Job no precisó del auxilio de ninguna teodicea para cobijarse en los brazos de Dios; el siervo sufriente, que clama en su desesperación a las alturas, no vacila en su piedad filial. Solo más tarde, según sugiere Stanley Hauerwas, uno de los teólogos metodistas de mayor prestigio en Estados Unidos, es cuando comienza a interponerse, en el camino de quien cree, el obstáculo insalvable del sufrimiento.

El cambio no es, a su juicio, casual. Es en la Edad Moderna –coincidiendo, por tanto, con determinadas transformaciones filosóficas– cuando los pensadores empiezan a verse urgidos por solucionar el conocido problema del mal, es decir, cómo conciliar la existencia de un ser supremo, y todopoderoso, con la experiencia de los padecimientos humanos. Si, en efecto, la teodicea nació entonces, no fue porque quienes vivieron en el pasado fueran inmunes o insensibles al dolor, sino porque en el nuevo curso que tomaba la historia perdía vigencia el marco narrativo que dotaba de sentido a la existencia humana.

Una distorsión del Dios cristiano

Desde entonces, como explica Hauerwas en un libro traducido recientemente al castellano, pero publicado originalmente en 1990: Poner nombre a los silencios. Dios, la medicina y el problema del sufrimiento (Nuevo Inicio, Granada, 178 págs., 20 €), la teología, también la católica, ha asumido la titánica tarea de escudriñar las causas del dolor o la insatisfacción, sin percatarse de que el marco conceptual de la teodicea moderna distorsiona gravemente su concepción de Dios.

Para ser francos, no es el primer teólogo que censura la apropiación de ese ser supremo “tapagujeros” –como lo llamaba Dietrich Bonhoeffer– por la tradición cristiana, ni que deplora las consecuencias antropológicas que acarrea el deísmo implícito en muchas corrientes filosóficas. De alguna manera, cuando, ante la experiencia del mal, brotan desde un punto de vista teórico las dudas acerca de la existencia de Dios, es porque de algún modo este ha perdido fuste en nuestro horizonte; entonces, nos vemos en la necesidad de colmar el vacío que deja su ausencia.

Para Hauerwas, profesor emérito en la Universidad de Duke, el endiosamento del hombre moderno se refleja en la confianza que deposita en la ciencia, pero sugiere que lo importante es que reflexionemos sobre la repercusión de todo ello en nuestra forma de entender la medicina.
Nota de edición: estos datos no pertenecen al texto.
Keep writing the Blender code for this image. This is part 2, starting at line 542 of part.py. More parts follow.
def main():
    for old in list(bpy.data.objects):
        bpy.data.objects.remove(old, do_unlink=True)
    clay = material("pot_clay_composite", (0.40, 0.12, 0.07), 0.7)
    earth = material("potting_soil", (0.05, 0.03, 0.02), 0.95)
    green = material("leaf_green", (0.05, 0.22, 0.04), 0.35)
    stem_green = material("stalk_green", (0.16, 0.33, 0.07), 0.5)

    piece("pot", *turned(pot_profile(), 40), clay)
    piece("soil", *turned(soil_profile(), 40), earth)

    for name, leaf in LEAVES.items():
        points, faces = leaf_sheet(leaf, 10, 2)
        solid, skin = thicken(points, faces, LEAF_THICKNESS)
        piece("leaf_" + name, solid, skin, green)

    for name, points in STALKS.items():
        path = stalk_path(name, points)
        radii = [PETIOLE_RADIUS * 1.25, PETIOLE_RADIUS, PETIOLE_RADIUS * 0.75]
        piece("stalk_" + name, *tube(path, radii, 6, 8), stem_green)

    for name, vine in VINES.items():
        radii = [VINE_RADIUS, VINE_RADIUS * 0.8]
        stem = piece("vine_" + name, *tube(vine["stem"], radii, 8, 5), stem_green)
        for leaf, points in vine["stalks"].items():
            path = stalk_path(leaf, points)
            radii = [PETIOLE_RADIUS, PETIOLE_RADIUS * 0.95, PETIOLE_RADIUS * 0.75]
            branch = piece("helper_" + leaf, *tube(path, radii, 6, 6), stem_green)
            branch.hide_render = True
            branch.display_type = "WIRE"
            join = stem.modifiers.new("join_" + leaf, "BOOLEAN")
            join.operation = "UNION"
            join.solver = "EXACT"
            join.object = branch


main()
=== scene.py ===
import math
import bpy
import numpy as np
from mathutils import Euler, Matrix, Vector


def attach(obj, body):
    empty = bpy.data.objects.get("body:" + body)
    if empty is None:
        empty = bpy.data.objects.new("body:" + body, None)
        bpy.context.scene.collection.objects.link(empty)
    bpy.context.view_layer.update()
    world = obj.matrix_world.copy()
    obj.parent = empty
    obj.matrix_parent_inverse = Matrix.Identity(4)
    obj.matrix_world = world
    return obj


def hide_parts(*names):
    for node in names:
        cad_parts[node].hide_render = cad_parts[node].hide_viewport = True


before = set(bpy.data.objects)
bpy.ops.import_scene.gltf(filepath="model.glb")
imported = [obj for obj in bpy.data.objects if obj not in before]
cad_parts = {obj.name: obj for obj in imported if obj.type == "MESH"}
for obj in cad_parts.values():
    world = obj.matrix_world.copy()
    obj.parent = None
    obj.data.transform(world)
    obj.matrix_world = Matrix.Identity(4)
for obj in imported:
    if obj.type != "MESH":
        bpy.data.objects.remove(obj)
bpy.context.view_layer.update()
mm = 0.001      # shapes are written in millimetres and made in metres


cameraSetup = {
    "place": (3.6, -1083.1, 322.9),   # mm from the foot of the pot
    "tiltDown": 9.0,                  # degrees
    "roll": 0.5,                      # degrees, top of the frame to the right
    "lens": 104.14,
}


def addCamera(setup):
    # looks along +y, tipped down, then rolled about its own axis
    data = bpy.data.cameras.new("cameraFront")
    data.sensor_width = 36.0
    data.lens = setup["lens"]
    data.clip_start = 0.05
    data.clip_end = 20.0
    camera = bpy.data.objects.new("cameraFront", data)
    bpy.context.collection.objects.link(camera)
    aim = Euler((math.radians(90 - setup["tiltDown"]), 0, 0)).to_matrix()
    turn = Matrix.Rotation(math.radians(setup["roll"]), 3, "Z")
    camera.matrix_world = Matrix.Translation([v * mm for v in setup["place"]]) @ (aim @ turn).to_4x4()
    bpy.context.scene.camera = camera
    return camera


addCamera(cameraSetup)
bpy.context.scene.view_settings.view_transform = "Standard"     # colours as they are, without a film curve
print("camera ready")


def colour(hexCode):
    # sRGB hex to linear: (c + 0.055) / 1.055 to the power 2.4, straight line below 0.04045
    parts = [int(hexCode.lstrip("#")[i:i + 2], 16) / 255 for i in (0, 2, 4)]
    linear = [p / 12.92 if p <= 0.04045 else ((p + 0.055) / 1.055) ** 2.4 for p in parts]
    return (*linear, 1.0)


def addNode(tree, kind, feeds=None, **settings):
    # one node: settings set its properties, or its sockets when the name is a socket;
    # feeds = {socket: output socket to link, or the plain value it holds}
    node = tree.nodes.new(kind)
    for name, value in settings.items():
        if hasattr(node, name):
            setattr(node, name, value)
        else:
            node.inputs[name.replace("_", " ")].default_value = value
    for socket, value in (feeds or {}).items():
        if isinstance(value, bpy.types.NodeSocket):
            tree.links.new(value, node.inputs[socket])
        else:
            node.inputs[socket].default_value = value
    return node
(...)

La enfermedad y el dolor, e incluso la muerte, para los transhumanistas, dejan de ser considerados eventos con los que el hombre debe lidiar en su vida, convirtiéndose en amenazas para la independencia y la autonomía, de las que debemos intentar defendernos.

Cuidar al paciente

Pero el pensador americano insiste en que el objetivo supremo de la práctica médica no debe ser curar al enfermo, sino cuidarle. La medicina no puede proponerse desterrar el dolor y la muerte, ni buscar la curación a toda costa, porque se trata de fenómenos humanos que son inevitables. Sin aceptarlos, el empeño de la técnica médica por domeñar el mal acabará en un estrepitoso fracaso.
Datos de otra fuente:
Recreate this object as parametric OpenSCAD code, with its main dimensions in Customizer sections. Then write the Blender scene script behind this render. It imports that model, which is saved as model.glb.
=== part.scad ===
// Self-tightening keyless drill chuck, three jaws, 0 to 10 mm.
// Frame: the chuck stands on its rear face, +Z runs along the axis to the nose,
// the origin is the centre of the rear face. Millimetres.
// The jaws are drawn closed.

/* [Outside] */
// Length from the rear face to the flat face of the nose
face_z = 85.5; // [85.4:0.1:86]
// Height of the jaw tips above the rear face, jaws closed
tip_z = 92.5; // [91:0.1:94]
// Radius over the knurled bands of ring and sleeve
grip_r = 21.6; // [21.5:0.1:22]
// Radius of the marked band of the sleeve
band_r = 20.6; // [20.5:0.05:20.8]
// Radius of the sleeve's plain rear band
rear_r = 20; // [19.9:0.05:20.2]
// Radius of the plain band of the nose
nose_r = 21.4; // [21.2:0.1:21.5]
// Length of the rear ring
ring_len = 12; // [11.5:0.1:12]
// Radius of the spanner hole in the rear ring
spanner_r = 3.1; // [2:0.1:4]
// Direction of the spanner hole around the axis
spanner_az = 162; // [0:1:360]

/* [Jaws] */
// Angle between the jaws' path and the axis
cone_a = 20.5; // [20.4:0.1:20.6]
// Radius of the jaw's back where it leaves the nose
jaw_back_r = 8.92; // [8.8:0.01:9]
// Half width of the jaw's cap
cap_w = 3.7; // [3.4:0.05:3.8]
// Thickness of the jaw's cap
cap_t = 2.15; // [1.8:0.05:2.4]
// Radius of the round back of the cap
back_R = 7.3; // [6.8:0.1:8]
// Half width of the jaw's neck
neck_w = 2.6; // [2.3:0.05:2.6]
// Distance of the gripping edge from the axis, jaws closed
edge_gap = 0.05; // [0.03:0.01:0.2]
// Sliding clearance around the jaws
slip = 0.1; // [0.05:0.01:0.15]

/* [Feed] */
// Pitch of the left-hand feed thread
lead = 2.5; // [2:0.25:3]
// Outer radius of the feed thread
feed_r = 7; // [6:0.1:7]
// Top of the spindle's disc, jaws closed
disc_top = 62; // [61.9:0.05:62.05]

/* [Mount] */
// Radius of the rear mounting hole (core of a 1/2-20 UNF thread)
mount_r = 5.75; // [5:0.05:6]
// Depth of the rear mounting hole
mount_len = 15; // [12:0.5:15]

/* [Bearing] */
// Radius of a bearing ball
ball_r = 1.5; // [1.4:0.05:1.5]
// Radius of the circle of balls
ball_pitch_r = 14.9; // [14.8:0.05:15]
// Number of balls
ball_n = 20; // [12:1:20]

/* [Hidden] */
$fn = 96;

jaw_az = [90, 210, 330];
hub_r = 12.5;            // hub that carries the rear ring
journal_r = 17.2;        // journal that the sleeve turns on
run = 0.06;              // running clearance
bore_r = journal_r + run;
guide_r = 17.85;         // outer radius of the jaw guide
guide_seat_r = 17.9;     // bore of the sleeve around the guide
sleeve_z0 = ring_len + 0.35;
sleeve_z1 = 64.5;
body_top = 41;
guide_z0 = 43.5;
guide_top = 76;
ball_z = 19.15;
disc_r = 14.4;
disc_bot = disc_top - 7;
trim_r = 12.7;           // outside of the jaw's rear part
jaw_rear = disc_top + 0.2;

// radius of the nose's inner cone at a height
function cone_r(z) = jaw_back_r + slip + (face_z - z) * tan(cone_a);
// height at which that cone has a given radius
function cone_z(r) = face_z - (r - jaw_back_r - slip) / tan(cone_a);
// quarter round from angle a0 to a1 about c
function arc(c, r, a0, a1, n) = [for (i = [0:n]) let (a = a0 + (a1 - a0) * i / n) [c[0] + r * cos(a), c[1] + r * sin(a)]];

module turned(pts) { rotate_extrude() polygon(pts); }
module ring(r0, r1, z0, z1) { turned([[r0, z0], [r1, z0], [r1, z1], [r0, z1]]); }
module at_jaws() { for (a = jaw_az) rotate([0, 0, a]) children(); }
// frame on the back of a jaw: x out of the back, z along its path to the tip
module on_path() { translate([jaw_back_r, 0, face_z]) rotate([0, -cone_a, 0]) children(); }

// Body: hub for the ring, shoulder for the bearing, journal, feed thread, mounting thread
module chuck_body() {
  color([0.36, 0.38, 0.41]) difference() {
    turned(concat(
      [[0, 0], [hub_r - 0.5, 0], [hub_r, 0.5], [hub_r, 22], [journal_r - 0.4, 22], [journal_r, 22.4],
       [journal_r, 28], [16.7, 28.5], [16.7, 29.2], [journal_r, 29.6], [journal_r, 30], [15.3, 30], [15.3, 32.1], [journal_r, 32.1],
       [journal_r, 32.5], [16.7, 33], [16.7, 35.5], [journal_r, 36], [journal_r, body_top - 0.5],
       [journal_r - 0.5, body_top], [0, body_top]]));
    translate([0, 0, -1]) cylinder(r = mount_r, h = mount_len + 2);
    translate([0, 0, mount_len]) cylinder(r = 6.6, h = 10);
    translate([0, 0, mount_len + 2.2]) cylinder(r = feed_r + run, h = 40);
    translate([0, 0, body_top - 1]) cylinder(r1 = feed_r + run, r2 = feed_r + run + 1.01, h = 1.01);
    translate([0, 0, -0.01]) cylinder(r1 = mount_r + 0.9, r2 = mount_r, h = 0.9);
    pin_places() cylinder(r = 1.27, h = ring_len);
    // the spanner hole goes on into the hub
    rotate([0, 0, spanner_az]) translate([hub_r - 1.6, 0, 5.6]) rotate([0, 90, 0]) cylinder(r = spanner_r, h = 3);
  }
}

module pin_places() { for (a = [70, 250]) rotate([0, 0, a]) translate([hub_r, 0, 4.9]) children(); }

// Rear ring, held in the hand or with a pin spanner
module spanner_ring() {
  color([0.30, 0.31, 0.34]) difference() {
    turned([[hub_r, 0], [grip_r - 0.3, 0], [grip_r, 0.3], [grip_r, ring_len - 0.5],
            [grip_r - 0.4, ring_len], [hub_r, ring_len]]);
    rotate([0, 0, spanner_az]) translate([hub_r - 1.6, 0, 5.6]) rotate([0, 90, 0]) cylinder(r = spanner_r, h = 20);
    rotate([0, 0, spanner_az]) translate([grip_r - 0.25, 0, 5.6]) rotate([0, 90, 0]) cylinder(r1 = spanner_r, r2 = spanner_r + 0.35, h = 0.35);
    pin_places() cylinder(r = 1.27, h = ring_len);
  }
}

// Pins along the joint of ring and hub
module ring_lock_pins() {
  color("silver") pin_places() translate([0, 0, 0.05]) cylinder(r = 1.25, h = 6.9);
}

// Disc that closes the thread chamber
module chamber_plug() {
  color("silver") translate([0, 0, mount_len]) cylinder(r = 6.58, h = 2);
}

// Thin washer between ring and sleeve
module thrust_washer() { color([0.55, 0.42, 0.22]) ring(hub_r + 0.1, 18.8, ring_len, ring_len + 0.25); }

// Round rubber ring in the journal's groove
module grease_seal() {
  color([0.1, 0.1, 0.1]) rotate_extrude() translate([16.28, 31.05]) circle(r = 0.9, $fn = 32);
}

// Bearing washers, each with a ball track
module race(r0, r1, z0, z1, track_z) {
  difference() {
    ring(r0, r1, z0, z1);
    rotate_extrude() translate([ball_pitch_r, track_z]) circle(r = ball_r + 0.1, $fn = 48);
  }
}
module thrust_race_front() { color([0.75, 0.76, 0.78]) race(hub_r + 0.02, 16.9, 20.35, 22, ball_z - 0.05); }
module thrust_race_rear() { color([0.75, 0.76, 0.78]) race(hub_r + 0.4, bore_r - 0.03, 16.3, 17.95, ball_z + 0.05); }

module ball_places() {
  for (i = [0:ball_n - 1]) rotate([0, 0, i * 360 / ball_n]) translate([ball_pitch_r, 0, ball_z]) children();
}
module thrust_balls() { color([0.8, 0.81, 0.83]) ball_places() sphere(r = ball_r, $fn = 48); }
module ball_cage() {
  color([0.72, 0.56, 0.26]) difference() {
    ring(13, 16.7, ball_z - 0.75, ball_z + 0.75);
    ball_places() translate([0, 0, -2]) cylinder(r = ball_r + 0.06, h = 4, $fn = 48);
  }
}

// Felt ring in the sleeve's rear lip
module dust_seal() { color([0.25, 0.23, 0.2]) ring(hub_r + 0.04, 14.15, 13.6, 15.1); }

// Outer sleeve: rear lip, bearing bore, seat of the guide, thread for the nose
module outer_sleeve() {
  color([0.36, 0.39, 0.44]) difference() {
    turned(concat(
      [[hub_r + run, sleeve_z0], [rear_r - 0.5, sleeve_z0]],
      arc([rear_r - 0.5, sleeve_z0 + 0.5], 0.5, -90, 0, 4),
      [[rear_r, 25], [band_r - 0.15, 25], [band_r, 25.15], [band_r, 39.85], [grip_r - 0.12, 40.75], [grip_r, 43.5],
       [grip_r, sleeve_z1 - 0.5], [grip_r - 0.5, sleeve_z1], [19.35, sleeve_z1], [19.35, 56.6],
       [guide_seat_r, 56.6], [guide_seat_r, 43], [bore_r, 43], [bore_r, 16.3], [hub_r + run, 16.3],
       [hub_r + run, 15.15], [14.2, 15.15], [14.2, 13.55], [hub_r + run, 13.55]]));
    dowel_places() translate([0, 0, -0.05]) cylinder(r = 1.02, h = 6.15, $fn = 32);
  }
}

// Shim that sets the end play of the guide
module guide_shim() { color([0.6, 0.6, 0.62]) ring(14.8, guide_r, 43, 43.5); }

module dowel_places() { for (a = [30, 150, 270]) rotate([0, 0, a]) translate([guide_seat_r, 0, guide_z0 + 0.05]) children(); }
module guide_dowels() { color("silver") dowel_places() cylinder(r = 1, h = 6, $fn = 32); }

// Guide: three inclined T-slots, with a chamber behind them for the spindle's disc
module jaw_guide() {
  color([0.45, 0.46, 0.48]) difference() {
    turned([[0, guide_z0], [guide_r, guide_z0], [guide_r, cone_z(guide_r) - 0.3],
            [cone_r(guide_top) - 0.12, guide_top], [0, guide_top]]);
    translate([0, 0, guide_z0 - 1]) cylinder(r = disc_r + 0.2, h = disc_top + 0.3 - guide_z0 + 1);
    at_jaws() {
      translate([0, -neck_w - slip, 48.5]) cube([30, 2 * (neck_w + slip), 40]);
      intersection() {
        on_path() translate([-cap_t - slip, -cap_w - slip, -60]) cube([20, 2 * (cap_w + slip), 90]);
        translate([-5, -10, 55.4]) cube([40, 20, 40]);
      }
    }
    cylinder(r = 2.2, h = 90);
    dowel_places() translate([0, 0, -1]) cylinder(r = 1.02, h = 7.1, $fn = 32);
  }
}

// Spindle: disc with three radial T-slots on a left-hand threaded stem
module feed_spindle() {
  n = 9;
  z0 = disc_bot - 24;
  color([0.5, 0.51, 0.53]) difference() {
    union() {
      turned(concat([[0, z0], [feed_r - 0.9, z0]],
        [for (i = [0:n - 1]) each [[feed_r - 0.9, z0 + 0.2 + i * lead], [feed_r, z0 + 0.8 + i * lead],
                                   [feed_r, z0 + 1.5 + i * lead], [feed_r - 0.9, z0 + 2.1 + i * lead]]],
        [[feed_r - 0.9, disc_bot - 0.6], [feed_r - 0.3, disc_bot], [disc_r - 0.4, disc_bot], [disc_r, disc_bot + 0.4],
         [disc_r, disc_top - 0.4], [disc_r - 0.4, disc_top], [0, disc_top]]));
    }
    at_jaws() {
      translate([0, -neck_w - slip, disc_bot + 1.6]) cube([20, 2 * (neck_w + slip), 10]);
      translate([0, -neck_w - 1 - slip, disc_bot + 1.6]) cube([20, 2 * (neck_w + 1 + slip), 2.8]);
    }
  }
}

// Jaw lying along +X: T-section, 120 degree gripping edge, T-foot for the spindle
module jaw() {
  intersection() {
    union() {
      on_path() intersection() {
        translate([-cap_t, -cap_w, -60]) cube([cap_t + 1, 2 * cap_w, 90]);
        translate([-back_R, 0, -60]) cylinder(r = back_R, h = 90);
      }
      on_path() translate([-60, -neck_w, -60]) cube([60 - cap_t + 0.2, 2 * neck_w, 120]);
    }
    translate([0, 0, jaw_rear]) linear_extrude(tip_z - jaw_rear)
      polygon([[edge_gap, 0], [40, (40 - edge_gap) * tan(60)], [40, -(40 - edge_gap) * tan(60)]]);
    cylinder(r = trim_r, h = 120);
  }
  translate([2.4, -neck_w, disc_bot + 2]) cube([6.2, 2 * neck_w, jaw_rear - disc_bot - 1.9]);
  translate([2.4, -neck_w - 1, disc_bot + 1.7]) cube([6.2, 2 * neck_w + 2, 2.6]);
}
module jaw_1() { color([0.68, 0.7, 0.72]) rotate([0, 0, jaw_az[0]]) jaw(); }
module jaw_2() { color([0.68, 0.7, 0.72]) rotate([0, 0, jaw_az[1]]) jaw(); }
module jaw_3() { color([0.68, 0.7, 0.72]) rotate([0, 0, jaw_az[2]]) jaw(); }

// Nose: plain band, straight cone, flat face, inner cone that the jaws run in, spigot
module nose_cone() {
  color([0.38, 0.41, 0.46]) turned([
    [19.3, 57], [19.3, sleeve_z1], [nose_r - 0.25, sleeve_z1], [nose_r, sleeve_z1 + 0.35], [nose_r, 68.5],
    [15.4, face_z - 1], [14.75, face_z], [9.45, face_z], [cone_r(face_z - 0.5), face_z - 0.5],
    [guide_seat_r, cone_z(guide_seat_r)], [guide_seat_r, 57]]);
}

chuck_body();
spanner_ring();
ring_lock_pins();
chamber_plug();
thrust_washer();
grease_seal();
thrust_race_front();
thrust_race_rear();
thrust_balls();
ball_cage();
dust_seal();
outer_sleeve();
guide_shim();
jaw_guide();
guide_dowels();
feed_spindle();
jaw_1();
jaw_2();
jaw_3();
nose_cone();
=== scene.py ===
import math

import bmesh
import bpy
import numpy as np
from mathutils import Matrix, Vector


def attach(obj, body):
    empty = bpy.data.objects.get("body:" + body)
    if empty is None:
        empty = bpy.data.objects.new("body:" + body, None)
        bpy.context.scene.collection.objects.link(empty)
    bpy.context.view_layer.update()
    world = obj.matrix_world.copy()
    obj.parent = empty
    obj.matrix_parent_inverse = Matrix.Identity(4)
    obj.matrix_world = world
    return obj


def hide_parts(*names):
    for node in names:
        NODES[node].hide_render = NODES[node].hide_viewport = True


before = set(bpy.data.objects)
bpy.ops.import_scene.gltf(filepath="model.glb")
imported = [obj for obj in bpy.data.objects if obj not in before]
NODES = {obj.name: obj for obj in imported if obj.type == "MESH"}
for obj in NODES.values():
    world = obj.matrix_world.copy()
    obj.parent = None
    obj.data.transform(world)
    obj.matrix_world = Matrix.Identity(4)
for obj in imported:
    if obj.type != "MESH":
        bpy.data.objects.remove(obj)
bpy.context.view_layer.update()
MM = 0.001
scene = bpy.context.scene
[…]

Eso no significa que el médico no deba paliar la aflicción o procurar una cura, sino que su vocación ha de ser el cuidado y, por tanto, tiene un alcance mayor: el profesional de la salud debe ayudar a integrar la enfermedad y la muerte en la vida del paciente, en el marco de una biografía que, en muchos casos y por los cambios culturales que se han producido, no está dotada de unidad, de sentido.

Hauerwas nos ayuda a deshacernos del hechizo de la teodicea y a tomar conciencia de que el problema del mal no se resuelve con teorías, sino que siempre implica un desafío práctico. Y nos aclara que nuestro objetivo no es resolver su misterio, sino “nombrarlo”. Como Dinesen, cree que ser persona es tener una historia que contar, pero que hoy, para nuestra desgracia, nos encontramos en una grave situación de “orfandad narrativa”, lo que nos lleva o bien a luchar vanamente contra el sufrimiento y la muerte, aumentando nuestra frustración, o bien a soslayarlos. Pero en ningún caso ofrece recursos contra el abatimiento.

Ciertamente, tampoco situar estas realidades lacerantes en el seno de la trama cristiana hace que desaparezca su sinsentido, ni consuela o alivia, aunque sitúa nuestra contingencia en el contexto de una relación confiada y esperanzada con Dios y con el prójimo. Y nos ayuda a constatar, incluso en el más misterioso de los desconsuelos, que no estamos solos.